Instruction Set and Hexadecimal Representation
Although only three bits are used for the opcode, the instruction set is not limited to eight operations. Register-reference and input-output instructions utilize the remaining 12 bits as part of their operation code, allowing for a total of 25 distinct instructions in the basic computer.
The instructions are listed in the table below:
| Hexadecimal Code | Symbol | Description |
|---|---|---|
| 0xxx | AND | AND memory word to AC |
| 1xxx | ADD | Add memory word to AC |
| 2xxx | LDA | Load memory word to AC |
| 3xxx | STA | Store content of AC in memory |
| 4xxx | BUN | Branch unconditionally |
| 5xxx | BSA | Branch and save return address |
| 6xxx | ISZ | Increment and skip if zero |
| 7800 | CLA | Clear AC |
| 7400 | CLE | Clear E |
| 7200 | CMA | Complement AC |
| 7100 | CME | Complement E |
| 7080 | CIR | Circulate right AC and E |
| 7040 | CIL | Circulate left AC and E |
| 7020 | INC | Increment AC |
| 7010 | SPA | Skip next instruction if AC positive |
| 7008 | SNA | Skip next instruction if AC negative |
| 7004 | SZA | Skip next instruction if AC zero |
| 7002 | SZE | Skip next instruction if E is 0 |
| 7001 | HLT | Halt computer |
| F800 | INP | Input character to AC |
| F400 | OUT | Output character from AC |
| F200 | SKI | Skip on input flag |
| F100 | SKO | Skip on output flag |
| F080 | ION | Interrupt on |
| F040 | IOF | Interrupt off |
The symbol designation is a three-letter abbreviation for the instruction's function. The hexadecimal code reduces the 16 bits of the instruction code to four digits, each representing four bits.

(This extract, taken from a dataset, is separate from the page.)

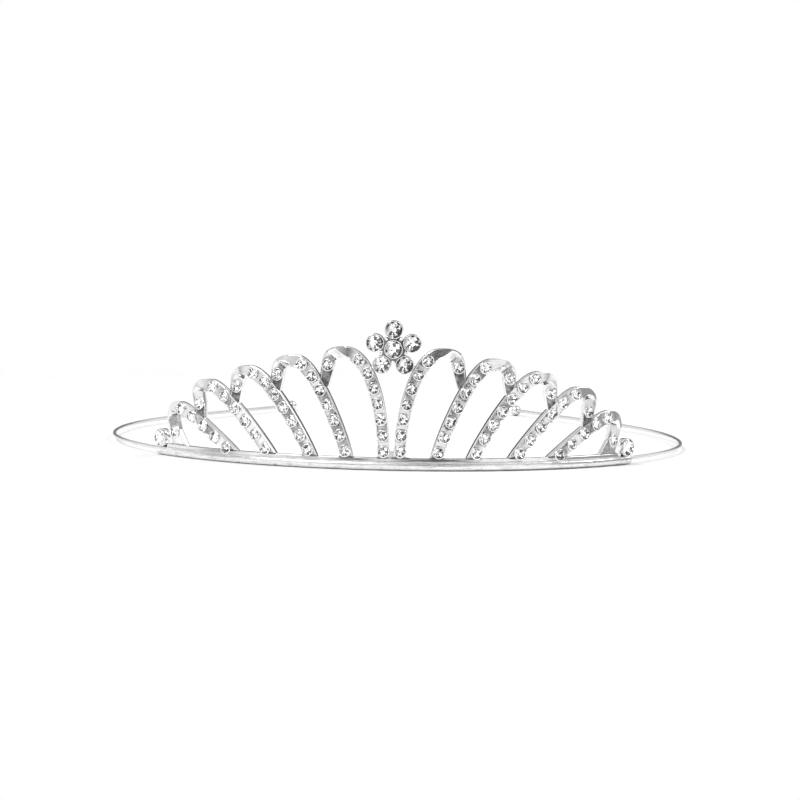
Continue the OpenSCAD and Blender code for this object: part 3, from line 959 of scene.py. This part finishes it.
def scaled(tree, vector, factor):
    return add(tree, "ShaderNodeVectorMath", {0: vector, "Scale": factor}, operation="SCALE").outputs[0]


def coat(tree, geometry, material, **where):
    inputs = {"Geometry": geometry, "Material": material, **where}
    return add(tree, "GeometryNodeSetMaterial", inputs).outputs[0]


def realize(tree, geometry):
    return add(tree, "GeometryNodeRealizeInstances", {"Geometry": geometry}).outputs[0]


def freeze(piece):
    """Leaves a plain mesh in place of a piece's modifiers."""
    graph = bpy.context.evaluated_depsgraph_get()
    result = bpy.data.meshes.new_from_object(piece.evaluated_get(graph), depsgraph=graph)
    piece.modifiers.clear()
    piece.data = result
    result.name = piece.name


def run_tree(piece, tree, ids, settings):
    """Runs a tree on a piece with its inputs set by name."""
    modifier = piece.modifiers.new("nodes", "NODES")
    modifier.node_group = tree
    for label, value in settings.items():
        modifier[ids[label]] = value
    freeze(piece)


# %% [markdown]
# ## Setting the stones
# A row of stones comes in as bare points, each with the direction in which it faces. The tree puts a
# stone and a cup on every point, gives each stone its own turn and a slight tilt, as a hand-set
# stone has, joins everything and hands out the materials by the marks on the faces.

# %% The stone setter
TILT = 2.0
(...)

Addressing and Hexadecimal Codes
- Memory-reference instructions have a 12-bit address part, denoted by three x's (xxx), corresponding to the three hexadecimal digits.
- The last bit of the instruction is designated by ( I ). When ( I = 0 ), the last four bits range from 0 to 6 (hexadecimal). When ( I = 1 ), the range is 8 to E (hexadecimal).
Register-Reference Instructions
- Use all 16 bits to specify an operation.
- The leftmost four bits are always 0111 (hexadecimal 7), with the remaining bits specifying the operation.
Input-Output Instructions
- Also use all 16 bits.
- The last four bits are always 1111 (hexadecimal F), with the remaining bits specifying the operation.
Instruction Set Completeness
To ensure that the computer can execute any computable function, it must include a complete set of instructions covering the following categories:
- Arithmetic, logical, and shift instructions.
- Instructions for moving information between memory and processor registers.
- Program control instructions and status condition checks.
- Input and output instructions.
Detailed Instruction Functions
-
Arithmetic and Logical Instructions:
- ADD: Add memory word to AC.
- CMA: Complement AC.
- INC: Increment AC.
- AND: Perform logical AND on memory word and AC.
- CLA: Clear AC.
- CLE: Clear E.
-
Shift Instructions:
- CIR: Circulate right AC and E.
- CIL: Circulate left AC and E.
-
Control and Status Instructions:
- BUN: Unconditional branch.
- BSA: Branch and save return address.
- ISZ: Increment and skip if zero.
- SPA: Skip next instruction if AC positive.
- SNA: Skip next instruction if AC negative.
- SZA: Skip next instruction if AC zero.
- SZE: Skip next instruction if E is zero.
- HLT: Halt the computer.
-
Input and Output Instructions:
- INP: Input character to AC.
- OUT: Output character from AC.
- SKI: Skip on input flag.
- SKO: Skip on output flag.
- ION: Interrupt on.
- IOF: Interrupt off.
The basic computer's instruction set, while minimal, is complete and capable of performing necessary operations for general-purpose computation. Despite its simplicity, it demonstrates fundamental principles of computer organization and design. More efficient and complex instruction sets are found in commercial computers, but the basic set provides a clear foundation for understanding computer architecture.